The label’s pieces combine elegant details with casual shapes. “There is definitely inspiration drawn from streetwear and I think this is something that we’ll continue to do,” says Louise. “The Milano sweater for instance, is based on an old 80s sweatshirt that (in my view) has just that perfect classic cut, whereas the finishing details and the knitting techniques are more traditional high-end.

“We’re definitely kids of Copenhagen with a down-to-earth approach to premium materials -- we want to make products that you’ll want to wear both on a night out and a lazy day in.”

The use of Peruvian alpaca wool for production in Cusco serves a dual purpose: it is sourced in the Andes -- the same mountains where the prison is located -- so provides Carcel with a low carbon-footprint material with which to make its clothes.

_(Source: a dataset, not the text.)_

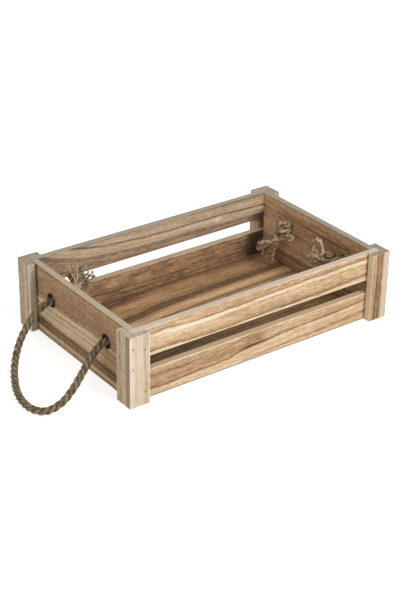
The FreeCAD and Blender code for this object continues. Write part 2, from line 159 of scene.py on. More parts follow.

The wool also is perfect for comfortable, great-looking pieces: “It's naturally temperature regulating and sensitive to your skin,” says Louise.

The use of local, natural materials is something the team is planning to replicate soon, producing pieces in 100% silk with women in a Thai prison. Carcel has just signed a partnership agreement with the Thai Ministry of Justice: it will be the first international company ever to produce in prisons in Thailand. They will start training in May at a women’s prison in Chiang Mai -- a city in the mountains of northern Thailand -- using 100% locally-made silk. “We will be the first international company entering Thai prisons,” says Veronica. “I’m really looking forward to building an ethical workplace that gives fair wages and new skills to the women there.“

Ethical workplaces, fair wages and new skills are wanted by women the world over, but for those in jail, jobs like this mean something even deeper. As Carminia in Cusco says: “I hope that when people see my name in their clothes, they can see that I haven’t given up and that I’m strong. I won’t lose my hope even if I’m here in prison.”